Since the Watergate scandal began investigators have also uncovered other illegal activities. For instance, in 1971 a White House group called the “plumbers” had been doing whatever was necessary to stop leaks to the press. Also, a grand jury indicated Ehrlichman, White House Special Counsel Charles Colson, and others for organizing a break-in and burglary in 1971 of a psychiatrist’s office to obtain damaging material against Daniel Ellsberg, who had publicized classified documents. Furthermore, investigators discovered that the Nixon administration had solicited large sums of money in illegal campaign contributions. They used the money to finance political espionage and to pay more than $500,000 to the Watergate burglars. In addition, White House aides testified that in 1972 they had falsified documents to make it appear that President John F. Kennedy had been involved in the 1963 assassination of President Ngo Dinh Diem of South Vietnam. Plus, they had written false and slanderous documents accusing Senator Hubert H. Humphrey of moral improprieties.

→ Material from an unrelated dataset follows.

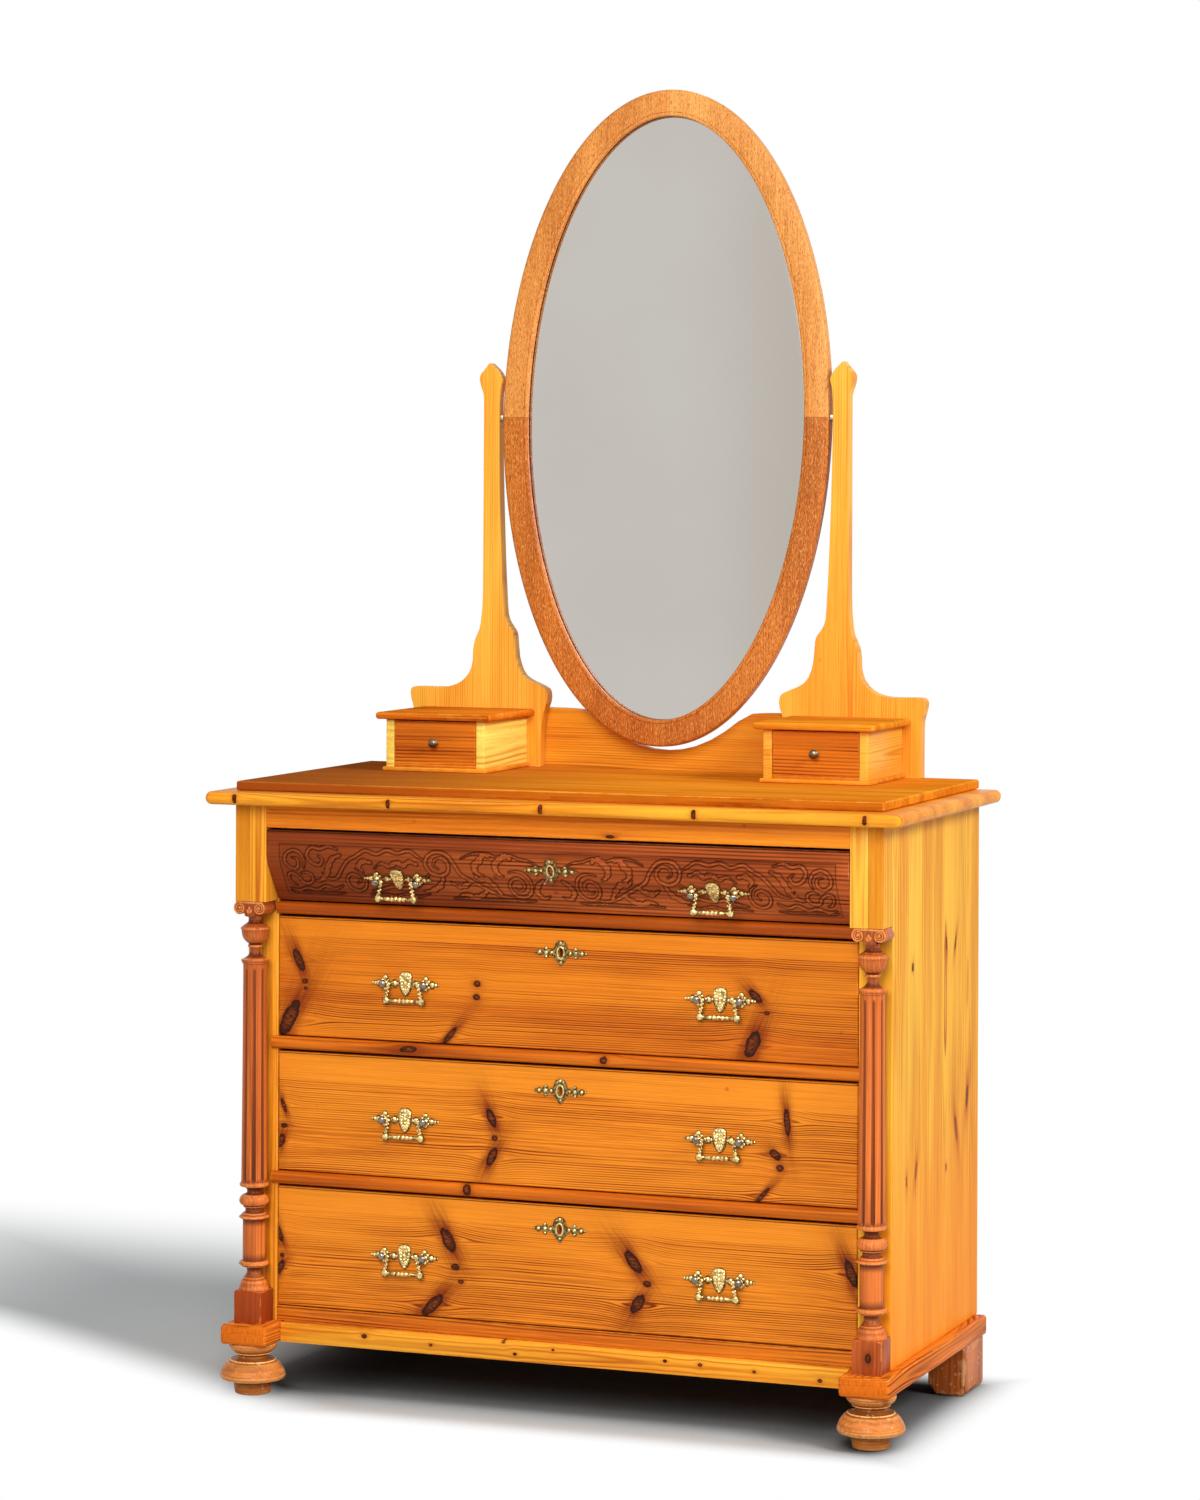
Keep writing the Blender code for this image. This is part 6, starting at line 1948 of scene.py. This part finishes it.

In the end, the Watergate scandal shook the faith of the American people in the presidency and turned out to be a supreme test for the United States Constitution. Yet, as the Founding Fathers intended, through the whole ordeal the constitutional system of checks and balances was used for its original usage, to prevent abuses of power. Watergate unquestionably showed that in a nation of laws no one is above the law, not even the President of the United States of America.